Долго никто не прерывал молчания. Откуда-то из-за стены доносилась музыка, слышался гомон.
– Я рад видеть и приветствовать вас обоих, господа, – отозвался наконец Пираль Пратт. В его голосе явственно звучала давняя, нержавеющая любовь к дешевому, плохо дистиллированному алкоголю.
– Особенно я рад видеть тебя, певец, – преподобный улыбнулся Лютику. – Мы не встречались со свадьбы моей внучки, каковую ты украсил своим выступлением. И я недавно вспоминал о тебе, поскольку еще одной моей внучке что-то слишком чешется замуж. Полагаю, по старой дружбе ты не откажешь и на сей раз. Что? Споешь на свадебке? Не заставишь себя упрашивать как тогда? Не придется мне тебя… переубеждать?
– Спою, спою, – поспешил с уверениями Лютик, слегка побледнев.
– А нынче, – продолжал Пратт, – ты приволокся, полагаю, расспросить о моем здоровье? Так оно в полной заднице, это мое здоровье.

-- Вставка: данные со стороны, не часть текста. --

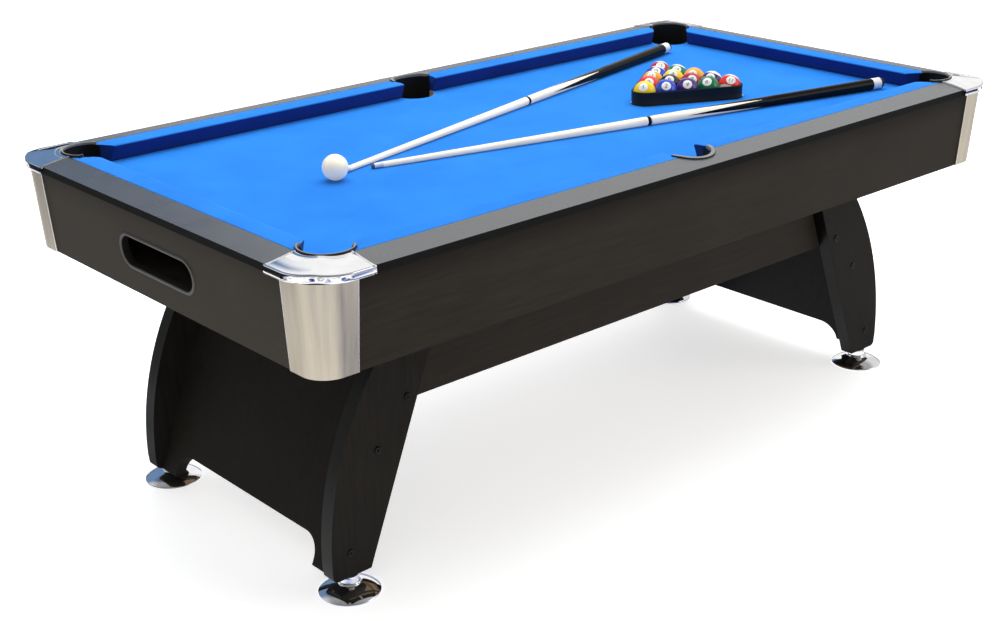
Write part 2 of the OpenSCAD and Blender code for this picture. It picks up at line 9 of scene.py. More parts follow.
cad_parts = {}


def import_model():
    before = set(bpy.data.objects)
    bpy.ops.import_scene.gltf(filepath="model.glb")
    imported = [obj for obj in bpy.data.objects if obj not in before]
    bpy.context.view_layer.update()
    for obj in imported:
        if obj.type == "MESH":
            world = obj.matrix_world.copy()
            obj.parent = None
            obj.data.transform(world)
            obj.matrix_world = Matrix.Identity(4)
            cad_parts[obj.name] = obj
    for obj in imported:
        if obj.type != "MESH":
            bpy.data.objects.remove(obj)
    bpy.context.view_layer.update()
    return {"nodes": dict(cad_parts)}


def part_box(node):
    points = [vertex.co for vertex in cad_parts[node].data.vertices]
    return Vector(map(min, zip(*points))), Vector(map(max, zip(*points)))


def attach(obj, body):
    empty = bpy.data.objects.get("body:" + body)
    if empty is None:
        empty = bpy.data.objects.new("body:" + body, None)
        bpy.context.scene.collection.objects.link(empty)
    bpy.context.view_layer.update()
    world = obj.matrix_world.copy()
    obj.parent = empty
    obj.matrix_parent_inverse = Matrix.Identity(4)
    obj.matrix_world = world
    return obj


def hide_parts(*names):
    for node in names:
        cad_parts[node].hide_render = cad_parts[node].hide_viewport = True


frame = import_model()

MM = 0.001
random.seed(7)


# ---- frame sizes
def low(node):
    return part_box(node)[0]


def high(node):
    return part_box(node)[1]


# Millimetres. Depths run inwards from the rails' outer edge
NOSE_DEPTH = 118.0
POCKET = 52.0
CORNER_LIP_R, SIDE_LIP_R = 57.6, 62.0
SIDE_SETBACK = 27.0
CUSHION_FOOT, CUSHION_H = 760.4, 39.0
FOOT_X, FOOT_Y = 868, 349.0
LEG_Y, LEG_T, LEG_FOOT = 367, 36, 42.0

# Metres
HALF_L = -low("rail_head")[0]
HALF_W = high("rail_left")[1]
BED_Z = high("bed_cloth")[2]
RAIL_Z = high("rail_head")[2]
RAIL_FOOT_Z = low("rail_head")[2] + 14.5 * MM
RAIL_W = 65 * MM
RAIL_FALL = 9.4 * MM
NOSE_X = HALF_L - NOSE_DEPTH * MM
NOSE_Y = HALF_W - NOSE_DEPTH * MM
SIDE_POCKET_Y = NOSE_Y + SIDE_SETBACK * MM
APRON_FOOT_Z = low("apron_left")[2]
APRON_TOP_Z = high("apron_left")[2]
APRON_IN = 9.8 * MM
APRON_LEAN = 13.8 * MM / (APRON_TOP_Z - APRON_FOOT_Z)
CORNER_R = 88 * MM
SIGNS = {"head_left": (-1, 1), "head_right": (-1, -1), "foot_left": (1, 1), "foot_right": (1, -1)}


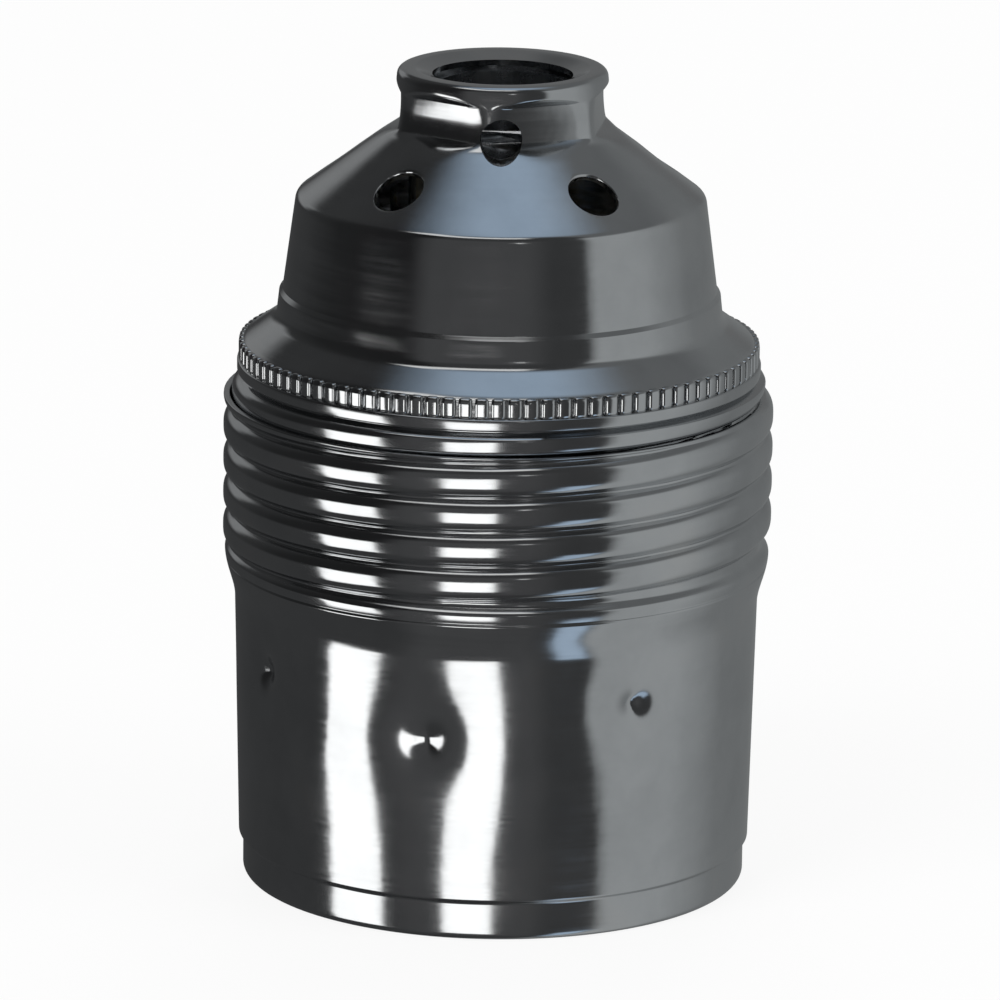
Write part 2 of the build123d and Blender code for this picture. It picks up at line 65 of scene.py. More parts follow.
# Camera: a long lens, 14.5 degrees above the table, leaning a little
def set_camera():
    tilt = math.radians(14.5)
    lean = math.radians(0.75)
    away = 600.0
    right = Vector((1, 0, 0))
    ahead = Vector((0, math.cos(tilt), -math.sin(tilt)))
    up = Vector((0, math.sin(tilt), math.cos(tilt)))
    side = right * math.cos(lean) + up * math.sin(lean)
    top = up * math.cos(lean) - right * math.sin(lean)
    place = Vector((0.2, -away * math.cos(tilt), 27.705 + away * math.sin(tilt))) * MM
    turn = Matrix((side, top, -ahead)).transposed().to_4x4()
    lens = bpy.data.cameras.new("camera")
    lens.sensor_width = 36
    lens.lens = 298.013
    lens.clip_start = 0.05
    lens.clip_end = 20
    camera = bpy.data.objects.new("camera", lens)
    camera.matrix_world = Matrix.Translation(place) @ turn
    bpy.context.scene.collection.objects.link(camera)
    bpy.context.scene.camera = camera


# Node helpers
def link(tree, out_socket, in_socket):
    tree.links.new(out_socket, in_socket)


def add(tree, kind, **values):
    node = tree.nodes.new(kind)
    for key, value in values.items():
        setattr(node, key, value)
    return node


def math_node(tree, operation, first, second=None):
    node = add(tree, "ShaderNodeMath", operation=operation)
    for slot, value in enumerate((first, second)):
        if value is None:
            continue
        if isinstance(value, (int, float)):
            node.inputs[slot].default_value = value
        else:
            link(tree, value, node.inputs[slot])
    return node.outputs[0]


def new_material(name):
    material = bpy.data.materials.new(name)
    material.use_nodes = True
    tree = material.node_tree
    return material, tree, tree.nodes["Principled BSDF"]


def stretched_noise(tree, scale, along, detail=4.0, rough=0.55):
    """Noise on the piece's own coordinates, stretched by a scale on each axis."""
    place = add(tree, "ShaderNodeTexCoord")
    mapping = add(tree, "ShaderNodeMapping")
    mapping.inputs["Scale"].default_value = along
    noise = add(tree, "ShaderNodeTexNoise")
    noise.inputs["Scale"].default_value = scale
    noise.inputs["Detail"].default_value = detail
    noise.inputs["Roughness"].default_value = rough
    link(tree, place.outputs["Object"], mapping.inputs["Vector"])
    link(tree, mapping.outputs["Vector"], noise.inputs["Vector"])
    return noise.outputs["Fac"]


def ramp(tree, factor, stops):
    node = add(tree, "ShaderNodeValToRGB")
    while len(node.color_ramp.elements) < len(stops):
        node.color_ramp.elements.new(0.5)
    for element, (position, colour) in zip(node.color_ramp.elements, stops):
        element.position = position
        element.color = (*colour, 1)
    link(tree, factor, node.inputs["Fac"])
    return node.outputs["Color"]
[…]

Лютик и Геральт не спешил с комментариями. Огрокраснолюд смердел мускусом. Пираль Пратт тяжело вздохнул.
– У меня, – сообщил, – открылась язва желудка и пищевода, а потому прелести стола мне, увы, не доступны. Диагностировали у меня больную печень и запретили пить. Добавьте сюда дископатию – позвонков как отдела шейного, так и поясничного, что вычеркнуло из моих развлечений охоту и прочие виды экстремального спорта. Лекарства и лечение жрут уйму денег, которые прежде я привык тратить на азартные игры. Копьецо мое еще, скажем так, поднимается, но сколько же надобно труда, чтобы оно восстало! Скорее умаешься, чем утешишься… И что ж мне остается? А?
– Политика?
Пираль Пратт засмеялся так, что затряслась даже кисточка на феске.
– Браво, Лютик. Как всегда, в цель. Политика, о, да, это нынче аккурат по мне. Сперва я не был настроен благосклонно к подобным делам. Подумывал взяться как следует за разврат и инвестировать в публичные дома. Но покрутился меж политиков и многих узнал. И убедился, что лучше иметь дело со шлюхами, потому как у шлюх – хоть какая-то честь и какие-никакие правила. Однако ж из борделя не сумеешь править так же хорошо, как из ратуши. А править хотелось – если, как говорится, не светом, так поветом. Как гласит старая пословица, коль не можешь их победить – присоединись к ним…
Он прервался, оглянулся, вытягивая шею, на шезлонг.
– Не филонить, девушки! – крикнул. – Не притворяться! Больше, больше огня! Хм-м… На чем я остановился?
– На политике.
– Ах, да. Но политика политикой, а у тебя, ведьмак, украли твои прославленные мечи. Разве не из-за этого дела я имею честь тебя привечать?
– В самую точку: именно из-за этого.
– Кража мечей, – покивал Пратт. – Болезненная утрата, полагаю? Наверняка болезненная. И невосполнимая. Ха, я всегда говорил, что в Кераке – вор на воре. Люди тамошние, дай лишь слабину, украдут – известное же дело – все, что не прибито накрепко гвоздями. А на случай вещей прибитых накрепко носят они с собою фомку.